Short task = Write out again, unaltered, the lines from the start through the line containing "light and floor".

Dataset extract =
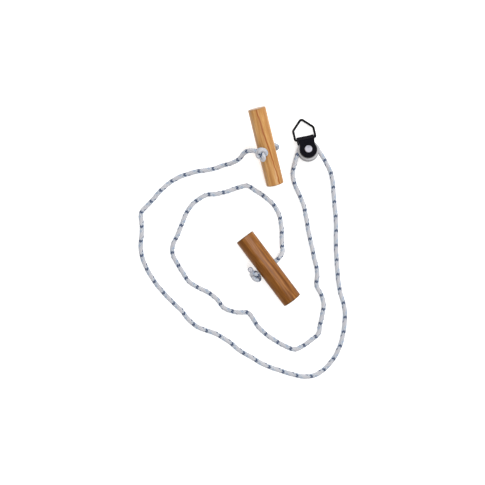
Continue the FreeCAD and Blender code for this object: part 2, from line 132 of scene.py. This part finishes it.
# ---- Knots, and the sealed ends of the rope ----
KNOT_SIDES = 24
KNOT_RINGS = 420
KNOT_STRAND_R = 0.0031
KNOT_SWING = 0.0029  # how far the winding goes in and out
KNOT_RISE = 0.0036  # and how far to each side along the knot's axis
KNOT_REACH = 0.0095  # from the knot's axis to the outside of its winding
INNER_KNOT_REACH = 0.0108
TIP_REACH_A = 0.015  # from a knot's middle to the sealed end of the rope's tail
TIP_REACH_B = 0.0125  # beside the knot, before the tail turns up
TIP_RISE_B = 0.0146
SEAL_SIDES = 28
# The melted end, from where it grips the braid in to its middle: its radius as a share of the
# rope's, and how far it stands past the end of the braid.
SEAL_PROFILE = [
    (0.97, -0.0012), (1.09, -0.0007), (1.12, -0.0001), (1.03, 0.0003), (0.8, 0.0005), (0.5, 0.0006),
]


def axis_of(name):
    return Vector(JOINTS[name]["axis"]).normalized()


def place_of(name):
    return Vector(JOINTS[name]["pos_m"])


def middle_of(node):
    low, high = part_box(node)
    return (Vector(low) + Vector(high)) / 2


# The pulley block's own frame, as its two joints give it: +Z along the axle, +Y to the ring.
AXLE = place_of("sheave_spin")
BLOCK_X = axis_of("ring_swing")
BLOCK_Z = axis_of("sheave_spin")
BLOCK_Y = BLOCK_Z.cross(BLOCK_X)
HOLE_A = axis_of("handle_a_swivel")
HOLE_B = axis_of("handle_b_swivel")
CENTRE_A = place_of("handle_a_swivel")
CENTRE_B = place_of("handle_b_swivel")
UP = Vector((0, 0, 1))


# ---------------------------------------------------------------- camera, light and floor

def add_camera():
    low, high = (Vector(corner) for corner in CAD_BOX)
    middle = (low + high) / 2
    data = bpy.data.cameras.new("camera")
    data.sensor_width = SENSOR
    data.lens = SENSOR * CAMERA_HEIGHT / VIEW_WIDTH
    camera = bpy.data.objects.new("camera", data)
    camera.location = (middle.x + AIM[0], middle.y + AIM[1], CAMERA_HEIGHT)
    bpy.context.collection.objects.link(camera)
    bpy.context.scene.camera = camera


def add_light(name, location, aim, size, power):
    data = bpy.data.lights.new(name, "AREA")
    data.shape = "RECTANGLE"
    data.size, data.size_y = size
    data.energy = power
    light = bpy.data.objects.new(name, data)
    light.location = location
    light.rotation_euler = (Vector(aim) - Vector(location)).to_track_quat("-Z", "Y").to_euler()
    light.visible_camera = False
    bpy.context.collection.objects.link(light)


def add_surroundings():
    world = bpy.data.worlds.new("studio")
    world.use_nodes = True
    background = world.node_tree.nodes["Background"]
    background.inputs["Color"].default_value = (1, 1, 1, 1)
    background.inputs["Strength"].default_value = 0.82
    bpy.context.scene.world = world
    bpy.context.scene.view_settings.view_transform = "Standard"

    # A broad soft light from beyond the pulley, and a small one over the table that puts a
    # streak of gloss along the varnished handles.
    add_light("key", (0.75, 0.85, 1.2), (0, 0, 0), (0.7, 0.7), 15)
    add_light("overhead", (0.10, -0.25, 1.6), (0, 0, 0), (0.35, 0.35), 5)

    mesh = bpy.data.meshes.new("floor")
    corners = [(-1, -1), (1, -1), (1, 1), (-1, 1)]
    vertices = [(x * FLOOR_HALF, y * FLOOR_HALF, FLOOR_Z) for x, y in corners]
    mesh.from_pydata(vertices, [], [(0, 1, 2, 3)])
    floor = bpy.data.objects.new("floor", mesh)
    bpy.context.collection.objects.link(floor)
    graph = Graph("floor")
    graph.settings(roughness=0.9, specular=0.2)
    inputs = graph.shader.inputs
    inputs["Base Color"].default_value = (0.9, 0.9, 0.9, 1)
    inputs["Emission Color"].default_value = (1, 1, 1, 1)
    inputs["Emission Strength"].default_value = 0.37
    mesh.materials.append(graph.material)


# ---------------------------------------------------------------- materials

class Graph:
    """A material's node tree, with short calls for the nodes that the patterns use."""

    def __init__(self, name):
        self.material = bpy.data.materials.new(name)
        self.material.use_nodes = True
        self.tree = self.material.node_tree
        self.shader = self.tree.nodes["Principled BSDF"]

    def settings(self, roughness=None, metallic=0.0, specular=0.5, coat=0.0, coat_roughness=0.1):
        inputs = self.shader.inputs
        if roughness is not None:
            inputs["Roughness"].default_value = roughness
        inputs["Metallic"].default_value = metallic
        inputs["Specular IOR Level"].default_value = specular
        inputs["Coat Weight"].default_value = coat
        inputs["Coat Roughness"].default_value = coat_roughness

    def put(self, value, socket):
        if isinstance(value, bpy.types.NodeSocket):
            self.tree.links.new(value, socket)
        else:
            socket.default_value = value

    def node(self, kind, **properties):
        node = self.tree.nodes.new(kind)
        for name, value in properties.items():
            setattr(node, name, value)
        return node

    def math(self, operation, a, b=0.0, c=0.0):
        node = self.node("ShaderNodeMath", operation=operation)
        for value, socket in zip((a, b, c), node.inputs):
            self.put(value, socket)
        return node.outputs[0]

    def dot(self, vector, direction):
        node = self.node("ShaderNodeVectorMath", operation="DOT_PRODUCT")
        self.put(vector, node.inputs[0])
        node.inputs[1].default_value = direction
        return node.outputs["Value"]

    def combine(self, x, y, z):
        node = self.node("ShaderNodeCombineXYZ")
        for value, socket in zip((x, y, z), node.inputs):
            self.put(value, socket)
        return node.outputs[0]

    def noise(self, vector, scale, detail=3.0, roughness=0.5):
        node = self.node("ShaderNodeTexNoise")
        self.put(vector, node.inputs["Vector"])
        node.inputs["Scale"].default_value = scale
        node.inputs["Detail"].default_value = detail
        node.inputs["Roughness"].default_value = roughness
        return node.outputs["Fac"]

    def mix(self, factor, a, b):
        node = self.node("ShaderNodeMix", data_type="RGBA")
        self.put(factor, node.inputs["Factor"])
        for value, socket in ((a, node.inputs[6]), (b, node.inputs[7])):
            self.put((*value, 1) if isinstance(value, tuple) else value, socket)
        return node.outputs[2]

    def pick(self, factor, a, b):
        node = self.node("ShaderNodeMix", data_type="FLOAT")
        self.put(factor, node.inputs["Factor"])
        self.put(a, node.inputs[2])
        self.put(b, node.inputs[3])
        return node.outputs[0]

    def smooth(self, value, low, high):
        """0 at low, 1 at high, and smooth between them."""
        node = self.node("ShaderNodeMapRange", interpolation_type="SMOOTHSTEP")
        self.put(value, node.inputs["Value"])
        node.inputs["From Min"].default_value = low
        node.inputs["From Max"].default_value = high
        return node.outputs["Result"]

    def colour(self, value):
        self.put(value, self.shader.inputs["Base Color"])

    def bump(self, height, distance, strength=1.0):
        node = self.node("ShaderNodeBump")
        node.inputs["Strength"].default_value = strength
        node.inputs["Distance"].default_value = distance
        self.put(height, node.inputs["Height"])
        self.put(node.outputs["Normal"], self.shader.inputs["Normal"])

    def position(self):
        return self.node("ShaderNodeTexCoord").outputs["Object"]

    def along_axes(self, origin, axes):
        """The place from this origin, measured along each of these axes."""
        node = self.node("ShaderNodeVectorMath", operation="SUBTRACT")
        self.put(self.position(), node.inputs[0])
        node.inputs[1].default_value = origin
        return [self.dot(node.outputs[0], axis) for axis in axes]

    def radius(self, x, y):
        """The distance from an axis, given the places across it in two directions."""
        squares = self.math("ADD", self.math("MULTIPLY", x, x), self.math("MULTIPLY", y, y))
        return self.math("SQRT", squares)

    def scaled(self, values, factors):
        return self.combine(*(self.math("MULTIPLY", v, f) for v, f in zip(values, factors)))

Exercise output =
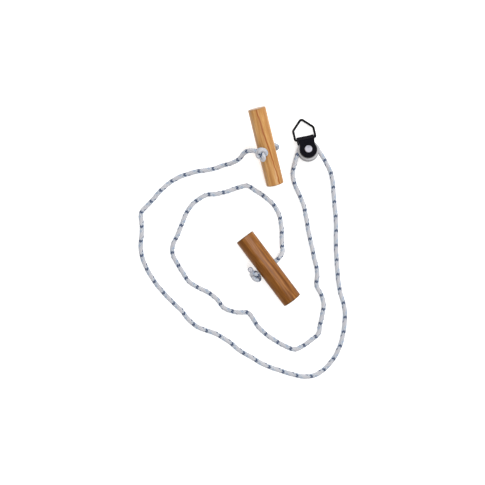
Continue the FreeCAD and Blender code for this object: part 2, from line 132 of scene.py. This part finishes it.
# ---- Knots, and the sealed ends of the rope ----
KNOT_SIDES = 24
KNOT_RINGS = 420
KNOT_STRAND_R = 0.0031
KNOT_SWING = 0.0029  # how far the winding goes in and out
KNOT_RISE = 0.0036  # and how far to each side along the knot's axis
KNOT_REACH = 0.0095  # from the knot's axis to the outside of its winding
INNER_KNOT_REACH = 0.0108
TIP_REACH_A = 0.015  # from a knot's middle to the sealed end of the rope's tail
TIP_REACH_B = 0.0125  # beside the knot, before the tail turns up
TIP_RISE_B = 0.0146
SEAL_SIDES = 28
# The melted end, from where it grips the braid in to its middle: its radius as a share of the
# rope's, and how far it stands past the end of the braid.
SEAL_PROFILE = [
    (0.97, -0.0012), (1.09, -0.0007), (1.12, -0.0001), (1.03, 0.0003), (0.8, 0.0005), (0.5, 0.0006),
]


def axis_of(name):
    return Vector(JOINTS[name]["axis"]).normalized()


def place_of(name):
    return Vector(JOINTS[name]["pos_m"])


def middle_of(node):
    low, high = part_box(node)
    return (Vector(low) + Vector(high)) / 2


# The pulley block's own frame, as its two joints give it: +Z along the axle, +Y to the ring.
AXLE = place_of("sheave_spin")
BLOCK_X = axis_of("ring_swing")
BLOCK_Z = axis_of("sheave_spin")
BLOCK_Y = BLOCK_Z.cross(BLOCK_X)
HOLE_A = axis_of("handle_a_swivel")
HOLE_B = axis_of("handle_b_swivel")
CENTRE_A = place_of("handle_a_swivel")
CENTRE_B = place_of("handle_b_swivel")
UP = Vector((0, 0, 1))


# ---------------------------------------------------------------- camera, light and floor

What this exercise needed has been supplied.